To sum up the current position of the U.S. stock market:

Periodic downside shakeouts are normal, and a typical one appears to have started on 6/5/07.

Longer term, the U.S. stock market has shown impressive Bullish resilience since the major low on 10/10/02, more than four years ago. Stock prices have been buoyed by abundant global liquidly (following years of fiscal stimulation, rapid money supply growth, and rising corporate profits), M&A, and earnings comparisons above expectations.

Liquidity driven merger and acquisitions news has been helping to keep the old Bull alive. Both U.S. and foreign corporations hold excess cash after several years of rising profits, and so M&A speculation as well as leveraged buyouts and corporate stock buybacks have provided substantial Bullish stimulus to stock prices. In 2007, mergers and acquisitions are running about 60% ahead of 2006’s record pace, driven by rising stock prices and private-equity funds that raised more than $250 billion for takeovers since the start of 2006. Takeovers are on track to surpass 2006’s all-time high of $3.49 trillion, according to data compiled by Bloomberg.

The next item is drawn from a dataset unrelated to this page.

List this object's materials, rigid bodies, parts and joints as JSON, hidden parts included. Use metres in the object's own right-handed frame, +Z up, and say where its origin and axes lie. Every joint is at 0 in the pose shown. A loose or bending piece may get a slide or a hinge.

Conservative earnings estimates also have been useful in keeping the old Bull alive. First quarter 2007 corporate earnings reflected a significant growth slowdown. Nevertheless, earnings were ahead of expectations, which had been lowered to very conservative levels in advance of actual reporting. Managements and Wall Street have learned that investors hate disappointments, so they simply don’t give them any–unless absolutely necessary.

Stocks generally are fully valued to over priced by long-term historical standards. Although that alone does not mean that stocks cannot continue to trend higher, nevertheless, it is good to remember that “no tree grows to the sky.”